= Freshwater shoreline management =

Lake management strategy

Freshwater shoreline management involves assessing and protecting lakes, rivers, and other freshwater shorelines from excessive development or other anthropogenic disturbances.

Shoreline management involves the long-term monitoring of watershed and shoreline revitalisation projects. Freshwater shoreline management is frequently run by local conservation authorities through state, provincial, and federal lake partner programs. These programs have been used as a method of tracking shoreline change over time, determining areas of concern, and educating shoreline property owners.

== History ==
The concept of Freshwater Shoreline Management evolved from ideas developed for the Integrated Coastal Zone Management (ICZM), which emerged from the 1992 United Nations Conference on Environment and Development. In Canada, a coastal zone management plan was completed by 1996 using the ICZM framework. Freshwater management programs utilized the coastal zone management plan to create freshwater management plans to address the growing concerns for the environment that had been aired since the 1960s in Canadian society.

Anthropogenic effects on watersheds were increasing globally in the 1900s, with nutrient loading of phosphorus, nitrogen, and sulfur causing eutrophication and acidification of water bodies. These effects are primarily caused by the human development of shorelines, agricultural runoff of chemicals and fertilizers, human litter, and sewage/wastewater. To manage these impacts, local and regional organizations began conducting watershed monitoring programs to detect long-term environmental changes and establish their causes.

== Usage ==
Anthropogenic effects on lakes, such as freshwater usage, shoreline development, recreational use, agriculture, and retaining walls, can negatively impact aquatic and terrestrial organisms that rely on the shoreline of a lake for habitat. The anthropogenic effects can also cause eutrophication and acidification of lakes, which impacts organisms within the water itself and can also cause harm to human health. It can have the added effect of decreasing property values and tourism in the lake communities due to some beaches being unsafe to swim in because of pollutants.

Since it may be modified to match the needs of the watershed and be applied to the current land use nearby, freshwater shoreline management is useful for community-based monitoring. The Lake Ontario Shoreline Management Plan is an example of how communities can use freshwater shoreline management. Programs such as this were developed by conservation authorities and citizens alongside regional and provincial governments to perform shoreline mapping and assessment, public consultation/education, and implement long-term monitoring of the watershed and shoreline.

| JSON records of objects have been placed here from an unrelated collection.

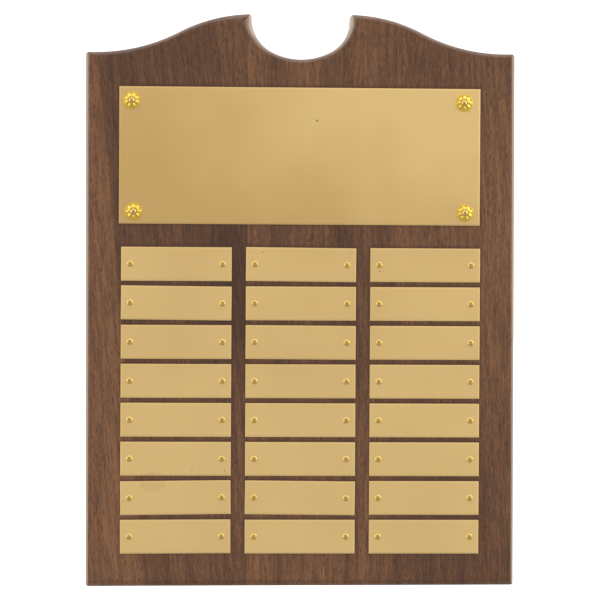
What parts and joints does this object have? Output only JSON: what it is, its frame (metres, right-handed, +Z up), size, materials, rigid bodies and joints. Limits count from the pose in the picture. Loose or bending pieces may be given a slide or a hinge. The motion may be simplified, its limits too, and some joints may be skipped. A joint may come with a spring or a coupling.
{
  "type": "wooden plaque",
  "caption": "Wall plaque with a notched, curved crown, a large brass header plate held by rosettes, and a grid of small brass name plates pinned to an edge-glued walnut board.",
  "frame": {"origin": "centre of the keyhole hanger's entry hole, in the plane of the plaque's back", "axes": "+X to the right seen from the front, +Z up the grain towards the horns, +Y out of the back into the wall, so the front faces -Y"},
  "size_m": [0.3048, 0.0224, 0.4064],
  "materials": {
    "walnut": "satin lacquered walnut with open pores",
    "sheet_brass": "satin-rolled sheet brass with bright bevelled edges",
    "pin_brass": "polished domed heads",
    "rosette_brass": "bright pressed brass, gold lacquered",
    "zinc_steel": "bright zinc plating"
  },
  "bodies": {
    "root": {"stave_left": "walnut", "stave_centre": "walnut", "stave_right": "walnut", "header_plate": "sheet_brass", "name_plate_r1_c1": "sheet_brass", "name_plate_r1_c2": "sheet_brass", "name_plate_r1_c3": "sheet_brass", "name_plate_r2_c1": "sheet_brass", "name_plate_r2_c2": "sheet_brass", "name_plate_r2_c3": "sheet_brass", "name_plate_r3_c1": "sheet_brass", "name_plate_r3_c2": "sheet_brass", "name_plate_r3_c3": "sheet_brass", "name_plate_r4_c1": "sheet_brass", "name_plate_r4_c2": "sheet_brass", "name_plate_r4_c3": "sheet_brass", "name_plate_r5_c1": "sheet_brass", "name_plate_r5_c2": "sheet_brass", "name_plate_r5_c3": "sheet_brass", "name_plate_r6_c1": "sheet_brass", "name_plate_r6_c2": "sheet_brass", "name_plate_r6_c3": "sheet_brass", "name_plate_r7_c1": "sheet_brass", "name_plate_r7_c2": "sheet_brass", "name_plate_r7_c3": "sheet_brass", "name_plate_r8_c1": "sheet_brass", "name_plate_r8_c2": "sheet_brass", "name_plate_r8_c3": "sheet_brass", "name_plate_pins": "pin_brass", "rosettes": "rosette_brass", "rosette_pins": "pin_brass", "keyhole_hanger": "zinc_steel", "hanger_screws": "zinc_steel"}
  },
  "joints": []
}
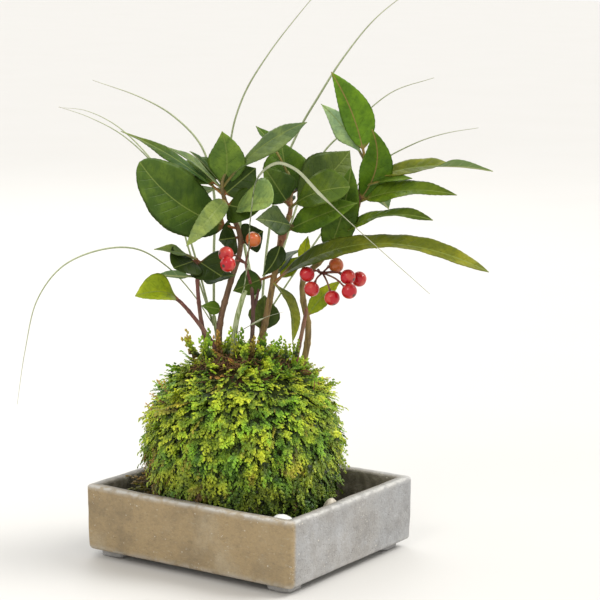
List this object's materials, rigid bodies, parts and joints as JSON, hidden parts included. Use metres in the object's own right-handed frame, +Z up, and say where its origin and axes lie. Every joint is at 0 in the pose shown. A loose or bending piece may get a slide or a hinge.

The Muskoka Watershed Council has also performed shoreline assessments using the Love Your Lakes Program to survey the shoreline of Lake Bella in the Muskoka District. It showed that the natural shoreline decreased from 96% in 2002 to 80% in 2007, impacting the overall water quality as it allows for increased nutrient runoff, negatively impacting biodiversity as it decreases habitat for fish, insects, and birds. This program has increased local education on lake health and stewardship of revitalizing shorelines.

=== Climate Change Impacts ===
Climate change has been found to affect freshwater shoreline communities. Effects such as increased warming of the water bodies, increased storm runoff, the quickening of yearly ice melt and limited amounts of winter ice, and increased wave height during storms, which increases the potential of erosion, were all found to potentially affect lake shorelines.

Shoreline management has been identified as a method to mitigate climate change impacts such as potential flooding and nutrient loading from frequent and higher-intensity storms. That can occur as shorelines naturalize, which can increase filtration and decrease sediment and nutrient runoff.

=== Example: Love Your Lakes Program ===
The Love Your Lakes Program is an example of a Shoreline Assessment and Revitalization program used in Canada. It was developed under the Canadian Ministry of Environment and Climate Change (MECC) Lake Partner Program as a joint effort between Watersheds Canada, MECC, and the Canadian Wildlife Federation.

The program allows lake owners and organizations to apply to have their shorelines assessed and discusses methods that individuals and the community can use to revitalize their shorelines. Naturalization, using native plant species along the shoreline to create a buffer, is often recommended as this limits erosion from wake action and can decrease nutrient runoff from lawn maintenance or farming activities. To this date, almost 200 lakes have been assessed by the program. This has led to increased community awareness and shoreline naturalization, which has transformed up to 300 shoreline properties.